Instructions to follow: Every line from the first one to the line containing "wasm.setup();" should be echoed exactly; leave out the rest.
---------- Records shown ----------
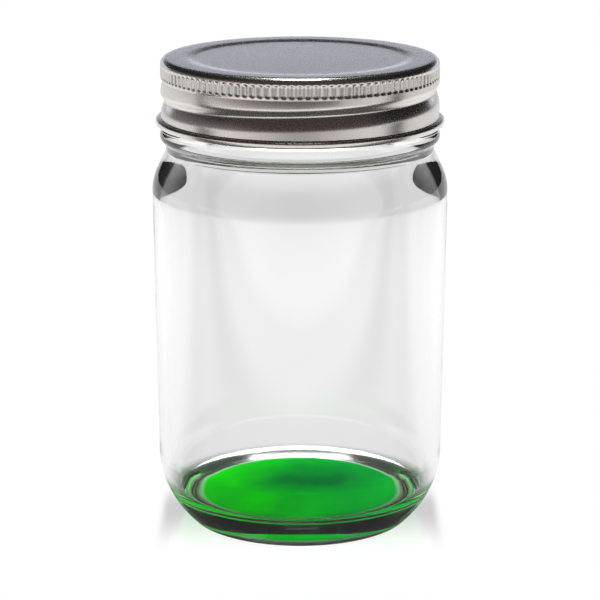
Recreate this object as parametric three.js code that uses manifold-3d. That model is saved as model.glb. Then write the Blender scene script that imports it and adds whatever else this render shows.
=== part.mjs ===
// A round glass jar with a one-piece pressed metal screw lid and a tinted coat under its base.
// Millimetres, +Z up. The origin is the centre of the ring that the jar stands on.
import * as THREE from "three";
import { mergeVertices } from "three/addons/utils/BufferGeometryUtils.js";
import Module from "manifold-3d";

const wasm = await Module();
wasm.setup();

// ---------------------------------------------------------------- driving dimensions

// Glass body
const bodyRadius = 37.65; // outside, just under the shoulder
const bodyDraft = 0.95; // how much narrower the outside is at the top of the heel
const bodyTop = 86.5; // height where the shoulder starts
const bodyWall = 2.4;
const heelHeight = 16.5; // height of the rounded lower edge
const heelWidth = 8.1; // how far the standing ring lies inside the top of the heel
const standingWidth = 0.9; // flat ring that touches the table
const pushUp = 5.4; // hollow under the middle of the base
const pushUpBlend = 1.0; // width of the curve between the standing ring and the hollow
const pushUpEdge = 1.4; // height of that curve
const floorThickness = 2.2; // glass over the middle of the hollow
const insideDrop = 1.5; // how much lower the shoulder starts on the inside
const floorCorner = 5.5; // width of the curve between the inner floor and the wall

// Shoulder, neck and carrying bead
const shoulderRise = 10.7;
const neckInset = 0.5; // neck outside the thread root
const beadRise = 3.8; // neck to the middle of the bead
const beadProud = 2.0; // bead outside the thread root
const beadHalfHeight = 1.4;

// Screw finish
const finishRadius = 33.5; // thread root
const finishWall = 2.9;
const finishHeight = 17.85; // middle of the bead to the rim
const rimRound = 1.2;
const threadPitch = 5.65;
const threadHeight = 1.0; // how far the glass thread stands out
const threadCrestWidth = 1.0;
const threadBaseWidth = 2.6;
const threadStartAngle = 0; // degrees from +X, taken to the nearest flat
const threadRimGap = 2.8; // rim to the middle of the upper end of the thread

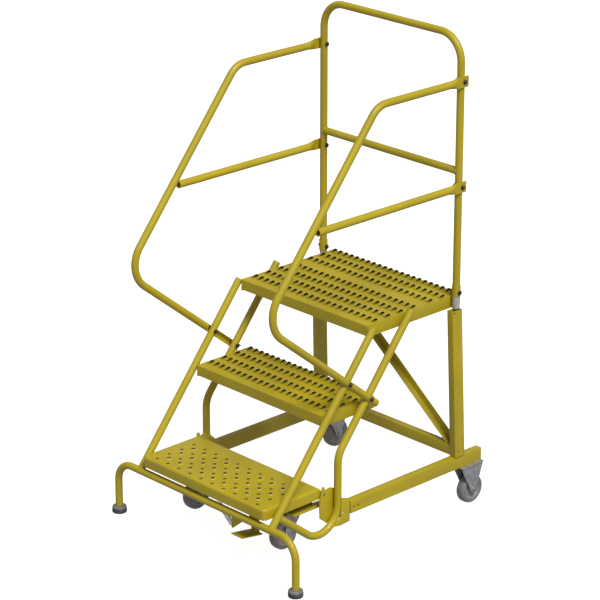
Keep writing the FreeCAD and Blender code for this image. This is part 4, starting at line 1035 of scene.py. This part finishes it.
----------
The response:
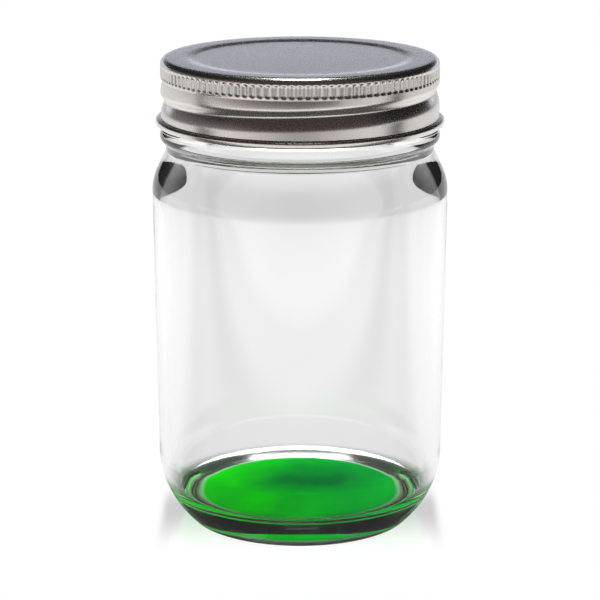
Recreate this object as parametric three.js code that uses manifold-3d. That model is saved as model.glb. Then write the Blender scene script that imports it and adds whatever else this render shows.
=== part.mjs ===
// A round glass jar with a one-piece pressed metal screw lid and a tinted coat under its base.
// Millimetres, +Z up. The origin is the centre of the ring that the jar stands on.
import * as THREE from "three";
import { mergeVertices } from "three/addons/utils/BufferGeometryUtils.js";
import Module from "manifold-3d";

const wasm = await Module();
wasm.setup();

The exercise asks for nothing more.